What the exercise asks: Quote, with no changes, the lines that run from the top of the material to the line with "const CUFF_HEIGHT = 56;", both included.

Recorded data:
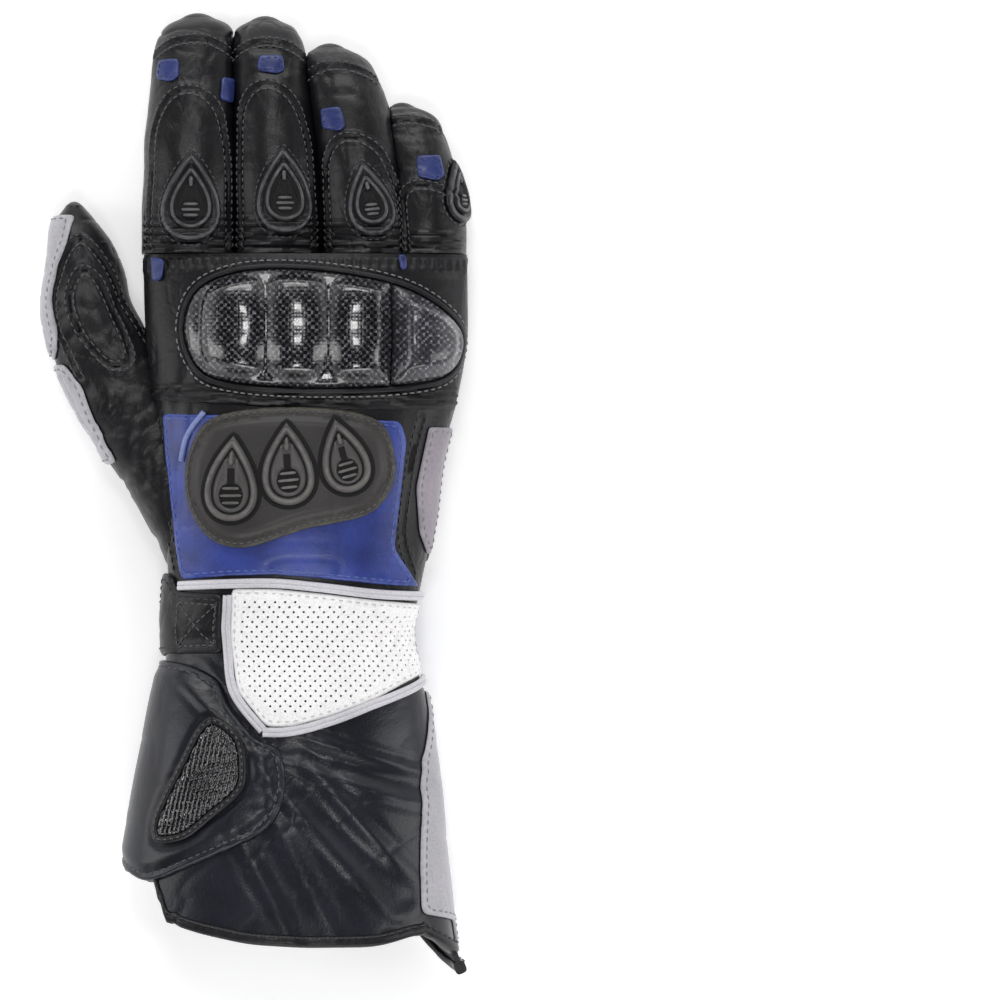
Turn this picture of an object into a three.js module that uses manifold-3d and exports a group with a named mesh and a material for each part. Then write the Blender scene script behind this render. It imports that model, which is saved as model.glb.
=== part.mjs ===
// A long leather motorcycle glove for the right hand, lying palm down.
// Millimetres. +Y runs to the fingertips, +X to the little finger, +Z up from the back of the hand.
import * as THREE from 'three';
import * as BufferGeometryUtils from 'three/addons/utils/BufferGeometryUtils.js';
import Module from 'manifold-3d';

const wasm = await Module();
wasm.setup();

// Driving dimensions of the hand and the gauntlet
const KNUCKLE_WIDTH = 114;
const WRIST_WIDTH = 84.5;
const CUFF_WIDTH = 115;
const HAND_LENGTH = 129.4;
const CUFF_LENGTH = 107;
const KNUCKLE_HEIGHT = 34.5;
const WRIST_HEIGHT = 43;
const CUFF_HEIGHT = 56;

// Driving dimensions of the digits
const INDEX_LENGTH = 83;
const MIDDLE_LENGTH = 82;
const RING_LENGTH = 72.5;
const LITTLE_LENGTH = 52;
const INDEX_WIDTH = 32.4;
const MIDDLE_WIDTH = 30;
const RING_WIDTH = 30.4;
const LITTLE_WIDTH = 26;
const FINGER_DEPTH = 27;
const LITTLE_DEPTH = 25;
const THUMB_LENGTH = 133;
const THUMB_REACH = 34.8;
const THUMB_DEPTH = 29;

// Leather, layers and clearances
const WALL = 2;
const GAP = 0.35;
const PANEL = 1.05;
const STRAP_THICKNESS = 1.7;
const FLAP_THICKNESS = 2.4;
const PAD_THICKNESS = 2.2;
const VENT_THICKNESS = 1.9;
const PIPING_WIDTH = 2.2;
const PIPING_HEIGHT = 1.9;
const HEM_WIDTH = 4;
const RIM_WIDTH = 2.6;
const RIM_HEIGHT = 1.65;
const PLATE_THICKNESS = 2.2;
const DOME_RISE = 6.5;
const DOME_WIDTH = 23;
const DOME_LENGTH = 34;
const VENT_WIDTH = 17;
const VENT_LENGTH = 28;
const SLOT_WIDTH = 1.3;
const POD_WIDTH = 19.5;
const POD_LENGTH = 30;
const POD_THICKNESS = 2;
const ACCENT_WIDTH = 9.5;
const ACCENT_LENGTH = 8;
const ACCENT_THICKNESS = 0.9;
const FOLD_DEPTH = 2;
const FOLD_REACH = 4;
const FLOOR_CLEARANCE = GAP + PANEL;
const SIDE_SEAM = 0.47;

// Colours of the finishes
const BLACK = 0x17161a;
const BLUE = 0x24409c;
const WHITE = 0xe4e4e6;
const SILVER = 0xb4b1b8;
const OLIVE = 0x44433f;
const CARBON = 0x101012;

// One row per section of the hand and gauntlet. along: share of the hand's length above the wrist,
// of the gauntlet's below it; left, right: share of the local width; lift, top: of the local height.
const BODY = [
  { along: -1.18, left: -0.560, right: 0.488, lift: 0.000, top: 0.990 },
  { along: -1.08, left: -0.563, right: 0.457, lift: 0.000, top: 0.999 },
  { along: -1.00, left: -0.563, right: 0.440, lift: 0.000, top: 1.000 },
  { along: -0.81, left: -0.568, right: 0.442, lift: 0.000, top: 1.010 },
  { along: -0.61, left: -0.570, right: 0.447, lift: 0.000, top: 1.011 },
  { along: -0.42, left: -0.569, right: 0.456, lift: 0.005, top: 1.008 },
  { along: -0.23, left: -0.561, right: 0.455, lift: 0.022, top: 0.995 },
  { along: -0.11, left: -0.555, right: 0.434, lift: 0.045, top: 0.975 },
  { along: 0.00, left: -0.574, right: 0.427, lift: 0.056, top: 0.985 },
  { along: 0.08, left: -0.558, right: 0.443, lift: 0.038, top: 1.010 },
  { along: 0.16, left: -0.536, right: 0.454, lift: 0.018, top: 1.045 },
  { along: 0.29, left: -0.531, right: 0.469, lift: 0.000, top: 1.086 },
  { along: 0.45, left: -0.527, right: 0.474, lift: 0.000, top: 1.111 },
  { along: 0.61, left: -0.523, right: 0.506, lift: 0.000, top: 1.111 },
  { along: 0.76, left: -0.518, right: 0.518, lift: 0.041, top: 1.081 },
  { along: 0.88, left: -0.508, right: 0.504, lift: 0.084, top: 1.042 },
  { along: 1.00, left: -0.492, right: 0.486, lift: 0.145, top: 1.000 },
];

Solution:
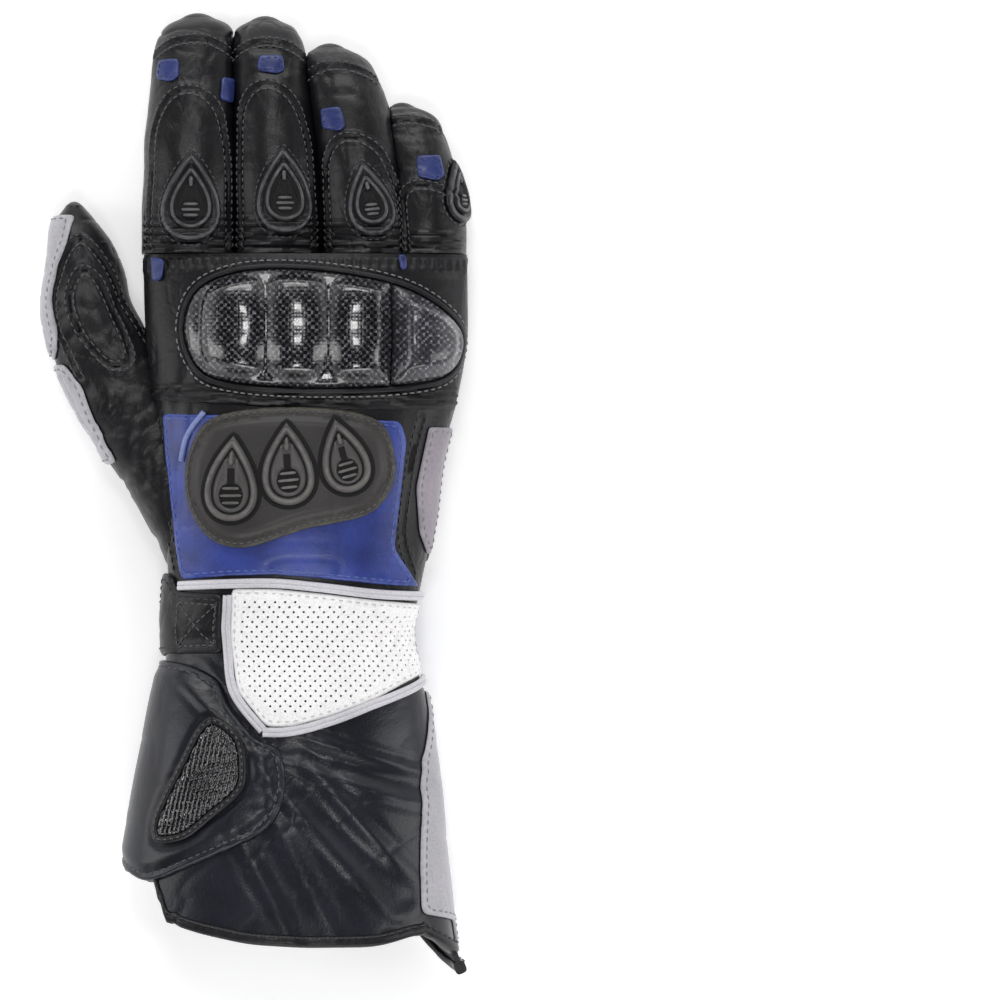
Turn this picture of an object into a three.js module that uses manifold-3d and exports a group with a named mesh and a material for each part. Then write the Blender scene script behind this render. It imports that model, which is saved as model.glb.
=== part.mjs ===
// A long leather motorcycle glove for the right hand, lying palm down.
// Millimetres. +Y runs to the fingertips, +X to the little finger, +Z up from the back of the hand.
import * as THREE from 'three';
import * as BufferGeometryUtils from 'three/addons/utils/BufferGeometryUtils.js';
import Module from 'manifold-3d';

const wasm = await Module();
wasm.setup();

// Driving dimensions of the hand and the gauntlet
const KNUCKLE_WIDTH = 114;
const WRIST_WIDTH = 84.5;
const CUFF_WIDTH = 115;
const HAND_LENGTH = 129.4;
const CUFF_LENGTH = 107;
const KNUCKLE_HEIGHT = 34.5;
const WRIST_HEIGHT = 43;
const CUFF_HEIGHT = 56;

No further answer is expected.